Monday, January 25, 2010

Compassion

It's easy to condemn those who are suffering, when you have no troubles. Job 12:5 (CEV)

 

Compassion literally means to suffer with someone. Jesus displayed a lot of it. The God of Hebrew Scripture declares that he is compassionate and slow to anger. Peter, in his letter, says fellow Christians are to be especially compassionate.

 

It is easy, when things are going well for us, to think that we earned the good things and that others earned bad things. Trouble is, God does not dole out goodies (or crap) based on merit (as much as we desperately want it to be the truth.) Things happen sometimes as a result of what we do or don't do. Sometimes, however, they just happen and as hard as we search for a reason (we ask, "Why?" and no answer is forthcoming,) no reason is forthcoming. It just is.

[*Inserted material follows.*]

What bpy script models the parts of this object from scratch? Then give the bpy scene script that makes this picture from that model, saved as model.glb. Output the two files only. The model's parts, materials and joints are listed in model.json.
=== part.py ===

We Christians are to spend less time examining the cause (fault) of sad conditions and more time responding to these conditions. Compassion withholds judgment. Yet, so often, I hear that before anything else. Somehow, "these people" brought this on themselves. "Rubbish," says God, "this is a call to action."

 

It would seem, then, that compassion and gloating and condemnation are pretty much mutually exclusive for a Christian. When we see suffering, we see an opportunity for God to act. And we do not idly see God acting. We line up as volunteers to do his work of compassion.